Exacerbating the situation is the significant superfluous capacity regarding apron areas, length of runways, extra taxiways, and so forth, all of which add to the complexity and cost of maintenance.

It is an ongoing challenge for the NAC to maintain these ex-military airports as viable commercial operations without incurring significant upgrading costs, even as they face substantial maintenance backlogs.

To this end, JG Afrika produced a draft Policy and Management of Airport Pavement Maintenance document for NAC. In line with international practice, the document motivates the acceptance of the policy and the continued development and use of the APMS.

This is in addition to a minimum service level classification in line with the Civil Aviation Organisation (ICAO) Aerodrome classification system that provides trigger values and best practice benchmarks for maintenance and rehabilitation for the various airports and their airside elements.

Dr Horak says that the APMS provides NAC with a holistic view of its airside infrastructure to better plan and motivate maintenance.

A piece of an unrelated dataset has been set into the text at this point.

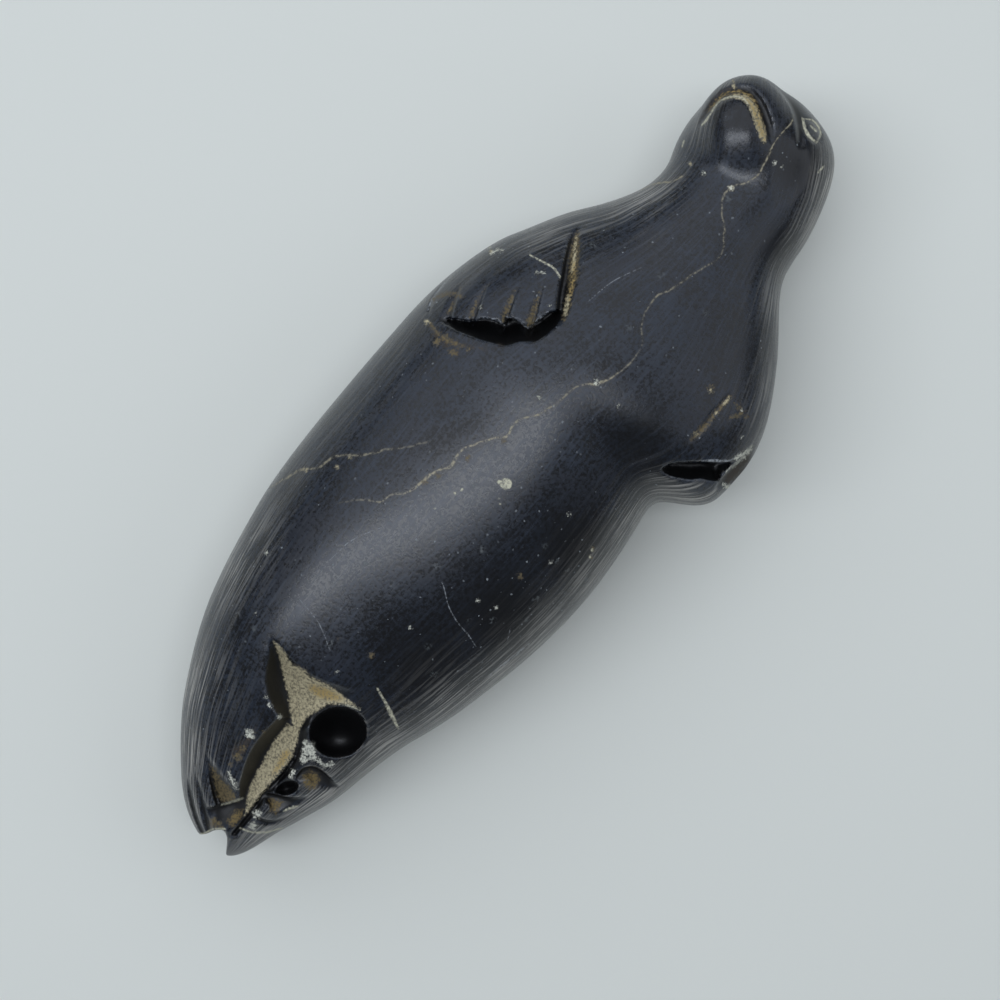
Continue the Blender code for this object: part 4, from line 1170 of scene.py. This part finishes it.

“Our report encourages the NAC to reduce the maintenance burden by bringing airside infrastructure in line with the civilian and commercial needs of the airport. This would necessitate ‘mothballing’ specified airside infrastructure, allowing the loss-leader airports to be managed more cost effectively,” says Dr Horak.

He adds that it has become international best practice for airport companies to develop and maintain APMS to appropriately reflect the full airside asset portfolio inventory, current condition assessment and projected or modelled future deterioration over time.

Worldwide, it is accepted that asset management or ‘curator’ authorities need to manage their portfolio of both old and new physical assets in such a manner that they are affordable. Typically, new assets cannot simply be acquired while older infrastructure is neglected. This approach increases the average age of the total assets over time and leads to an unaffordable backlog in maintenance.

Moreover, Dr Horak notes that airside asset condition has a direct bearing on airport operational safety. Safety guidelines and oversight is provided by various international airport safety and operational organisations, such as the ICAO.

The ICAO, US-based Federal Aviation Authority or the National Namibian Civil Aviation Authority often conduct safety audits against inventory and condition assessments in the same format as reported in a required functional APMS.

The APMS is run using Micro-PAVER software, an internationally accepted tool for pavement inspection. Notably, it features a Geographic Information System (GIS) to provide NAC with the exact location of every element or sub-element of the surfaced areas of the airports. The GIS actually acts as an inventory that describes each surface element in exact detail regarding size and geo-referencing of typically simply defined polygons of each element or sub-element.  Horak explains that such a GIS inventory is a basic requirement for any type of modern road or pavement management system.

The Pavement Condition Index (PCI), an internationally-accepted standard, rates the condition of the airside infrastructure. The ratings range from “satisfactory”, “fair”, “poor”, “very poor”, “serious” and “failed”.

Furthermore, the APMS provides conceptual cost implications for various maintenance scenarios. These include preventative and conventional maintenance practices, in addition to repair and rehabilitation due to neglect.

The APMS currently uses mainly visual survey information to produce a PCI rating for the entire network, individual airports, or their elements, including the taxiway, runway and apron.

Various instrument surveys have been done on an ad hoc basis in the past or when rehabilitation or upgrades are planned to add to the full picture of the functional as well as structural condition of these airports. These surveys incorporate information pertaining to surface safety, macro texture, skid-resistance and riding quality obtained from these instrument surveys. A strong recommendation is made in the APMS report that instrument surveys are to be done at regular intervals once the policy and maintenance procedures have been confirmed by the NAC.

Horak concludes that he is proud of his participation in a project that will assist the NAC in the effective and affordable management of its vast airport infrastructure.